♥ Homemade Melted Crayons for Valentines ♥
Great use for old broken crayons or the ones the kids will no longer use because they are no longer pointy! Let's recycle those crayons and make a fun new crayon!
Materials:
Silicone Molds-Cupcake are best I've found
broken or used crayons
cookie sheet
bowl of water
oven to melt crayons in
So I have found the easiest way to get the paper of the crayons is take a big bowl and soak them in water for awhile. (See the picture lots of big unbroken crayons!) The easiest crayons for this are Crayola crayons as the paper doesn't seem to be glued to the crayon, but most kids don't have those. Anyways, so I just soak them for as long as I can usually just toss them in and go about my day and then come back to the bowl later and MOST of the paper comes off. You do have to kind of scrap off the part where the glue met the crayon though on some crayons. I've seen some people use a knife to cut a slit in the paper on each crayon and peel the paper off, but I've cut my finger and that takes longer in my opinion.
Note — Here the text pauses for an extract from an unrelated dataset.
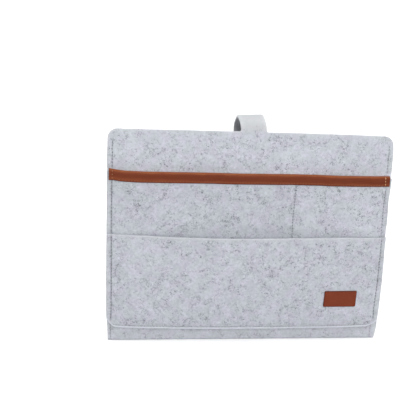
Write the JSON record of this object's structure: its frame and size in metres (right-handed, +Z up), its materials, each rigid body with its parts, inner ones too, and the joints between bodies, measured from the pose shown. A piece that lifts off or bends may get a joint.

Next you break the crayons into little pieces if they aren't already smallish. I'm saying little we tried to keep them to an inch or under. I did have my 7 year old help with this process so she could put the colors in the silicone muffin cups so an inch is as small as she could break them. The smaller they are the faster they melt. Fill the cups to where it's just over the tops as they melt down. I always put the molds onto the cookie sheet because once the wax melts you don't want it sloshing around when you remove them from the oven trust me!!!!
My oven was set 250 degrees and we ended up having these bake for about 20 minutes. I'd set the timer for 10-15 minutes and check them! You want them to all melt together, but not so much that the color completely runs together, this first round almost went to far I think. They look cool though so we will totally use them, but they ran way together and that wasn't my intention. There's 21 kids in her class so we are trying again today and I'll update you on the time.
update: I did do another round of these and kept the oven at 350 degrees and it still took over 15 minutes to melt the crayons but it was faster, these were muffin sized molds so the smaller molds would take less time so be sure to keep a close eye on your crayons!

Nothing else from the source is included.